Obama Embraced Social Media, Setting the Stage for Trump

But it is really the advent and acceptance of social media that has changed the presidency? Obama tweeted more than 30,000 times. The Atlantic article asks “what if Obama was too good at social media?” Ryan Lizza writes in the New Yorker that Obama’s eight years “have been marked by an escalating cat-and-mouse game between a communications staff that has constantly sought new ways to directly communicate with the public and a corps of White House reporters who see the efforts as a manipulative attempt to limit their access.” Although Obama claimed his administration would be the most transparent in history, many feel he did not live up to that promise. His administration’s relationship to the press was fractured, and openly hostile, at times—whether aggressively prosecuting government officials under the Espionage Act or tamping down on leaks.

Media Matters dissects what happened in November 2013 when 38 news organizations sent a letter to Press Secretary Jay Carney expressing concern over the White House’s restrictions on press photography and video. They wrote, “As surely as if they were placing a hand over a journalist’s camera lens, officials in this administration are blocking the public from having an independent view of important functions of the executive branch of government.” The Obama White House said access was restricted only in “private” events and meetings.

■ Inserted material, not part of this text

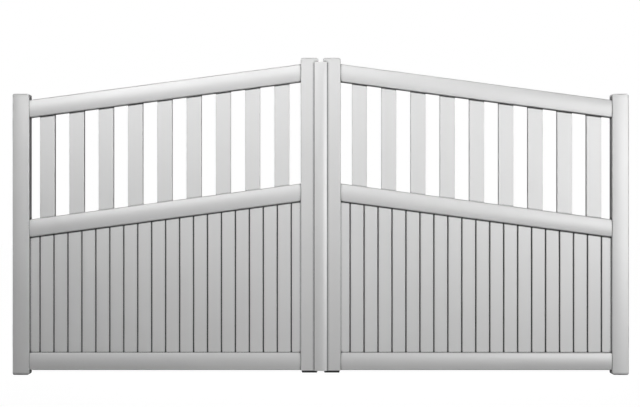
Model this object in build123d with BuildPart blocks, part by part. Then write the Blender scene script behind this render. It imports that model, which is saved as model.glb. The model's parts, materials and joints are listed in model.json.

But the protest picked up steam and several news organizations boycotted the use of pre-packaged White House images. And this was not the only time the Obama White House antagonized the press. In 2009, continues Media Matters, a feud between Fox News and the Obama administration over coverage of TARP led the White House to labeled the conservative channel “not a news network.”

Under President Trump, the social media explosion continues. A Harvard Business Review article says that much can be learned from the “tweeter-in-chief about trying to win over large segments of consumers through social media” – and it does not include using White House press briefings.